# start of Data provided
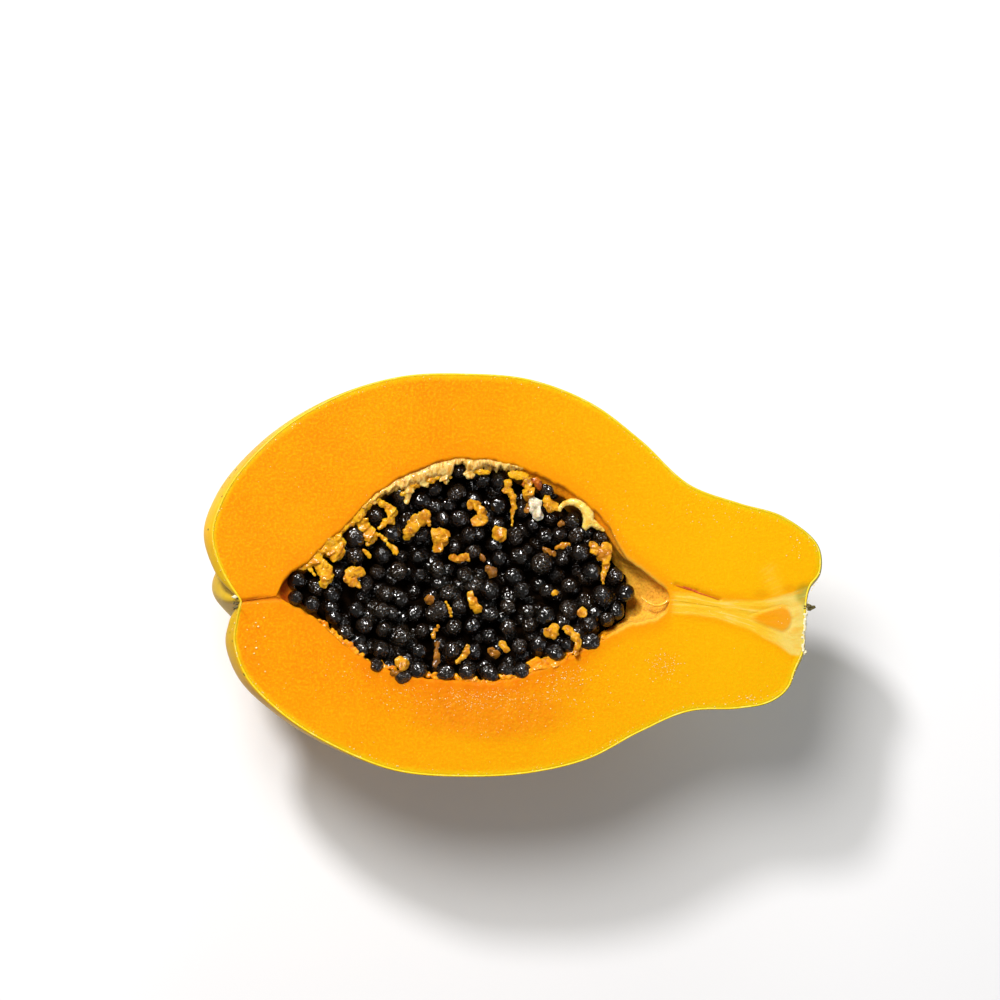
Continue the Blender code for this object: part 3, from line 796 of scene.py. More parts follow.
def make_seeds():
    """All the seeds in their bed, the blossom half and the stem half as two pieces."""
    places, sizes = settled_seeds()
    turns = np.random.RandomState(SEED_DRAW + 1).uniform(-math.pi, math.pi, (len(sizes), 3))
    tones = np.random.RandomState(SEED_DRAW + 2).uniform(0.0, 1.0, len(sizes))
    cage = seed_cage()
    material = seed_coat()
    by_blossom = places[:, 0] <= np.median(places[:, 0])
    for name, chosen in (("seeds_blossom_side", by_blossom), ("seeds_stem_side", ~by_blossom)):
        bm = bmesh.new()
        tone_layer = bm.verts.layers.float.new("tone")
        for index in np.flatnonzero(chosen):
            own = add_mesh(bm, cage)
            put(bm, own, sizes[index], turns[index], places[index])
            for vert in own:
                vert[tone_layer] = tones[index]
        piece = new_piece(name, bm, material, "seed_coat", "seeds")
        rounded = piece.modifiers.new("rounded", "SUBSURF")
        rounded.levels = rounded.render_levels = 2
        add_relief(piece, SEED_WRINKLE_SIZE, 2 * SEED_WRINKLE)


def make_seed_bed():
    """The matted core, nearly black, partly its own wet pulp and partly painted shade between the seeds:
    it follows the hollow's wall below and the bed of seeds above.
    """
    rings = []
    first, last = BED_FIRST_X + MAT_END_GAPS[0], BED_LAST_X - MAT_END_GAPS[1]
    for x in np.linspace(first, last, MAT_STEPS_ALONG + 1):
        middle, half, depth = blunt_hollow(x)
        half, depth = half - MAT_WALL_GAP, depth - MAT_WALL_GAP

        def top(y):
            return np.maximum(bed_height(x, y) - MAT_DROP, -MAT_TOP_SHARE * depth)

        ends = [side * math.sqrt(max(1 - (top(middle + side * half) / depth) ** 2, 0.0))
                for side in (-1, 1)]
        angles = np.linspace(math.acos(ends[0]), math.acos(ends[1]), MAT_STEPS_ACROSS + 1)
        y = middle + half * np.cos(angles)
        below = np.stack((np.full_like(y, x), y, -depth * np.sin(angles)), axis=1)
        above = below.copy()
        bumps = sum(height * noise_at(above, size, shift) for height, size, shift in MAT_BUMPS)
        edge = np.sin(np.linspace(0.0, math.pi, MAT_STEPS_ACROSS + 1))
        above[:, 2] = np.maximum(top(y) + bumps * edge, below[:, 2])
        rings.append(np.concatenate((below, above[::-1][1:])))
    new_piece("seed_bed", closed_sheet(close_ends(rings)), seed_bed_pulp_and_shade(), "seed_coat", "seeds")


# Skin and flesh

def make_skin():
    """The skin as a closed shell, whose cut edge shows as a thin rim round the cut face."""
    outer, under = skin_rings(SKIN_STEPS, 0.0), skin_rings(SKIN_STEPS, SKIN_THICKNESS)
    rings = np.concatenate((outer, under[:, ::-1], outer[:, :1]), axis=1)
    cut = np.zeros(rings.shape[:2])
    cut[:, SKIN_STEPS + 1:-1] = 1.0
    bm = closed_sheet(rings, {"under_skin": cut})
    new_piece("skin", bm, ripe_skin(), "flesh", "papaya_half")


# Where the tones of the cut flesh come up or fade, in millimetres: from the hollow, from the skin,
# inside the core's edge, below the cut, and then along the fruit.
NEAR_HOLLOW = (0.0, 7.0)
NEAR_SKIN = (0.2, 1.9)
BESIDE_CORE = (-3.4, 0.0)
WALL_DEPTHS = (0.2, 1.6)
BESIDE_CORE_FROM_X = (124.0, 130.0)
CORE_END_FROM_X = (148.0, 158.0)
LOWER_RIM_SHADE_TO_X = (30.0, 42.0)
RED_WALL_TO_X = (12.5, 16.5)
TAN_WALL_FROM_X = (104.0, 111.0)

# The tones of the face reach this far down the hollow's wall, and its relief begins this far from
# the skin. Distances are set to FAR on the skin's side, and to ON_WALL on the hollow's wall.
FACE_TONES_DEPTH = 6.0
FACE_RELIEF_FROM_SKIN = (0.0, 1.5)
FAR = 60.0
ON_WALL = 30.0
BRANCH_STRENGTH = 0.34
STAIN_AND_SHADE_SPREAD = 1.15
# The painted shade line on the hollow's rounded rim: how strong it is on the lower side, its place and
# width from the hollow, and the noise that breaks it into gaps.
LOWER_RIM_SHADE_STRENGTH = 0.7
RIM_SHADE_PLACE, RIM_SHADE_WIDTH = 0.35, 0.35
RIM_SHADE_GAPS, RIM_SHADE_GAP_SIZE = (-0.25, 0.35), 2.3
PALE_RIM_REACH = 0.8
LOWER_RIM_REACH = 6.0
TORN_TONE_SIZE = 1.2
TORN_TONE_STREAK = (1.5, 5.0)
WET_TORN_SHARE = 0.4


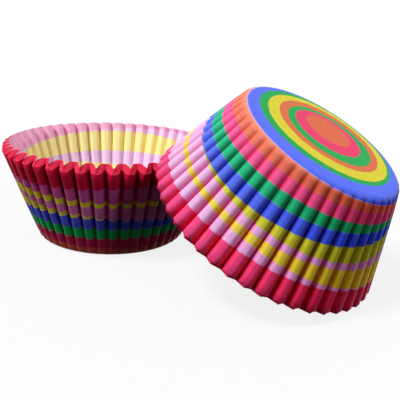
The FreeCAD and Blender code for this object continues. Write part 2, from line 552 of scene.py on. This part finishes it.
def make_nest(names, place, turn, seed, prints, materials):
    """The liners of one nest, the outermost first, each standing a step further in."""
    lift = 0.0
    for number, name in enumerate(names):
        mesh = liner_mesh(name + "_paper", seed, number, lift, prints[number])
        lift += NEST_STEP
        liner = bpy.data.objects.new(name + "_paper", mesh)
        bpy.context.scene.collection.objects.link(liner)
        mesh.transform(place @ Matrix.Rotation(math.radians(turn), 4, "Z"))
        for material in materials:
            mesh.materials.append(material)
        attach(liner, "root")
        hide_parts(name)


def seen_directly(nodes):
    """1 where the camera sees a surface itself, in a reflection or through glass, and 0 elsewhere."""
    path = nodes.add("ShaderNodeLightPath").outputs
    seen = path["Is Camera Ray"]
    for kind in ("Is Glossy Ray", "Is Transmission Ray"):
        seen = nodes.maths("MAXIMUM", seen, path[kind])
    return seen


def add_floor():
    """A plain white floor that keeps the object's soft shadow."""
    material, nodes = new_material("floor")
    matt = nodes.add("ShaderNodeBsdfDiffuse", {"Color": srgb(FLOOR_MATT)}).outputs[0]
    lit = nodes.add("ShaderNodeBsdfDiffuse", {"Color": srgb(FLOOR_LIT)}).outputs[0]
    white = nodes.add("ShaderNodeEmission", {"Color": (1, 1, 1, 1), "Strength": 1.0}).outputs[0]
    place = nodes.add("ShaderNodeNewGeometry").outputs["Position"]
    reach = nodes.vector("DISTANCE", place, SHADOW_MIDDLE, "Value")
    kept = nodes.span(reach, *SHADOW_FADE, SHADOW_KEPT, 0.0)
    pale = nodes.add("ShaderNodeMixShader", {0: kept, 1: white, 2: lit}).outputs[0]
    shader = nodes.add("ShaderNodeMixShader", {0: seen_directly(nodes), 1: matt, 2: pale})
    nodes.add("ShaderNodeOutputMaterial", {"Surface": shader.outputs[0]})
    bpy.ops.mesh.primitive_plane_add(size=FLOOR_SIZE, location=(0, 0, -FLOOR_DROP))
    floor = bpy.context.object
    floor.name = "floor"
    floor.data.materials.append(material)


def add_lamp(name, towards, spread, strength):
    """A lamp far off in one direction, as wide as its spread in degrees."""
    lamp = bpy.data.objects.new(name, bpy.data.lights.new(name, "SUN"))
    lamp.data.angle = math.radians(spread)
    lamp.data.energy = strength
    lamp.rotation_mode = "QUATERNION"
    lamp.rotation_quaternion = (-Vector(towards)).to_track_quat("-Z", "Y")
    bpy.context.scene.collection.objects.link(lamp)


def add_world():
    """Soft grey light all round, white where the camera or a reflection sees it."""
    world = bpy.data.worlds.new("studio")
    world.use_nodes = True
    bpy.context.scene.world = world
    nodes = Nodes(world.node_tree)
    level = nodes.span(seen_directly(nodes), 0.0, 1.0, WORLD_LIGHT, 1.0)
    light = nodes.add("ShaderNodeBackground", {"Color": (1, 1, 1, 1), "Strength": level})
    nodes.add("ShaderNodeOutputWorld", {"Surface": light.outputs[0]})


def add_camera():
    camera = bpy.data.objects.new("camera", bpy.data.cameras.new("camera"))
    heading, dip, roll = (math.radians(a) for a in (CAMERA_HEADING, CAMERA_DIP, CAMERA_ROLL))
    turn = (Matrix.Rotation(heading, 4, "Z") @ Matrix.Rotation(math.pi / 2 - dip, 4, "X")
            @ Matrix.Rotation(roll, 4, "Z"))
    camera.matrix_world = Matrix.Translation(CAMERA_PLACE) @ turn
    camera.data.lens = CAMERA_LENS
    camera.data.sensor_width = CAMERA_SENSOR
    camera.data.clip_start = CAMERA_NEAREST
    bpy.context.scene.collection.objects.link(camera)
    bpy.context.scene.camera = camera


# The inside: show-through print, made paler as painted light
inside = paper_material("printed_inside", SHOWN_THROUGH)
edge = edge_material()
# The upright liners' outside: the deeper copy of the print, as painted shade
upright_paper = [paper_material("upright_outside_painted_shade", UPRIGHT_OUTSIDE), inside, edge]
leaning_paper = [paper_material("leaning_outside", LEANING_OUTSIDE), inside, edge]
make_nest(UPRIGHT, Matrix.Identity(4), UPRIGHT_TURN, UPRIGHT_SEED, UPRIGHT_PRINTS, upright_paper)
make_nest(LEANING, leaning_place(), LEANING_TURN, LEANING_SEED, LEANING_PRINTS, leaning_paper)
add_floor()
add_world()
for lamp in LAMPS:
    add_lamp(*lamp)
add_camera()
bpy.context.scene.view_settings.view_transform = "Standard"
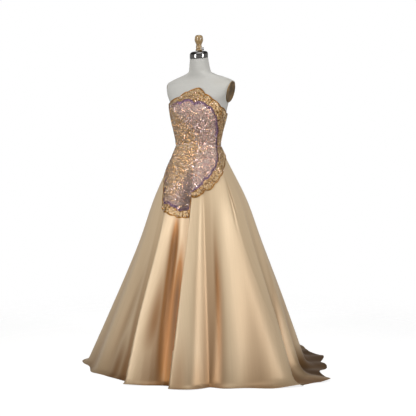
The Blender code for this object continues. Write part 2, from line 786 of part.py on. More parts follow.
# end of Data provided
> Exercise aim:
Repeat, exactly and only, the lines from the beginning of the material through the line that contains "half, depth = half".

> Finished answer:
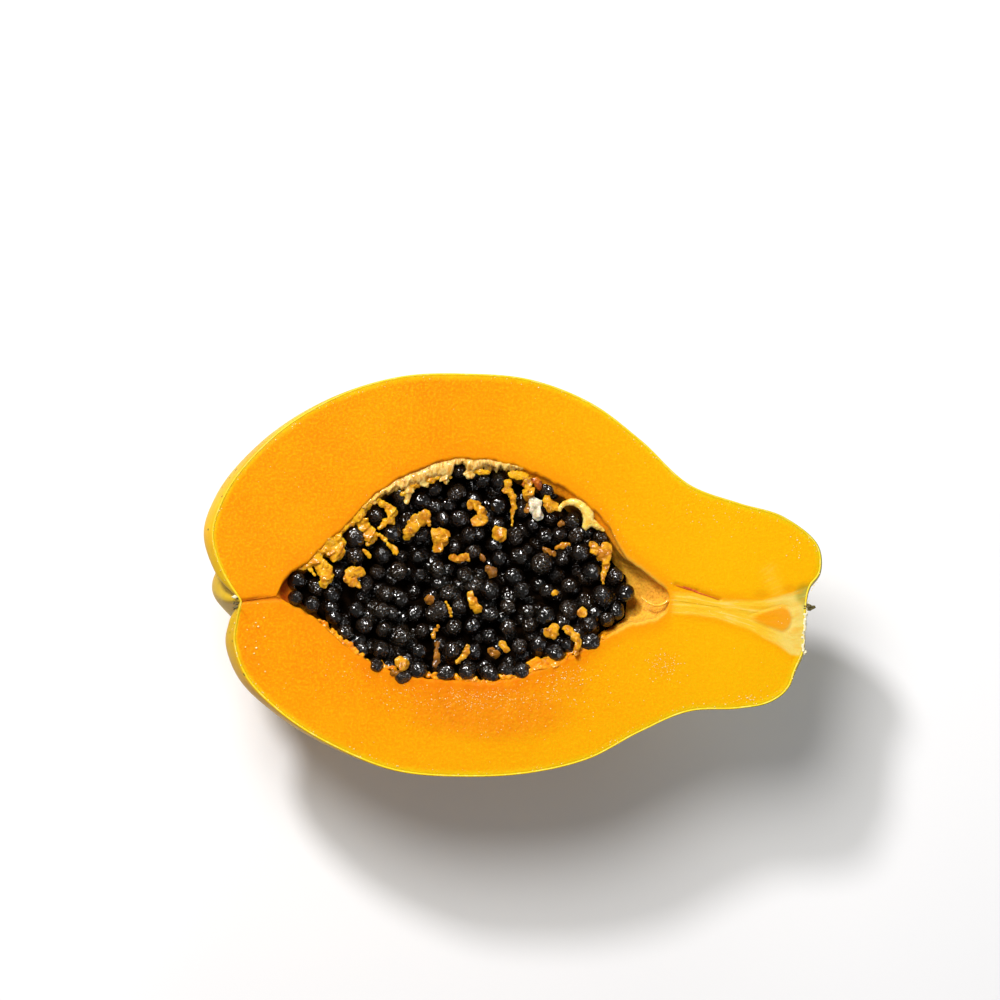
Continue the Blender code for this object: part 3, from line 796 of scene.py. More parts follow.
def make_seeds():
    """All the seeds in their bed, the blossom half and the stem half as two pieces."""
    places, sizes = settled_seeds()
    turns = np.random.RandomState(SEED_DRAW + 1).uniform(-math.pi, math.pi, (len(sizes), 3))
    tones = np.random.RandomState(SEED_DRAW + 2).uniform(0.0, 1.0, len(sizes))
    cage = seed_cage()
    material = seed_coat()
    by_blossom = places[:, 0] <= np.median(places[:, 0])
    for name, chosen in (("seeds_blossom_side", by_blossom), ("seeds_stem_side", ~by_blossom)):
        bm = bmesh.new()
        tone_layer = bm.verts.layers.float.new("tone")
        for index in np.flatnonzero(chosen):
            own = add_mesh(bm, cage)
            put(bm, own, sizes[index], turns[index], places[index])
            for vert in own:
                vert[tone_layer] = tones[index]
        piece = new_piece(name, bm, material, "seed_coat", "seeds")
        rounded = piece.modifiers.new("rounded", "SUBSURF")
        rounded.levels = rounded.render_levels = 2
        add_relief(piece, SEED_WRINKLE_SIZE, 2 * SEED_WRINKLE)


def make_seed_bed():
    """The matted core, nearly black, partly its own wet pulp and partly painted shade between the seeds:
    it follows the hollow's wall below and the bed of seeds above.
    """
    rings = []
    first, last = BED_FIRST_X + MAT_END_GAPS[0], BED_LAST_X - MAT_END_GAPS[1]
    for x in np.linspace(first, last, MAT_STEPS_ALONG + 1):
        middle, half, depth = blunt_hollow(x)
        half, depth = half - MAT_WALL_GAP, depth - MAT_WALL_GAP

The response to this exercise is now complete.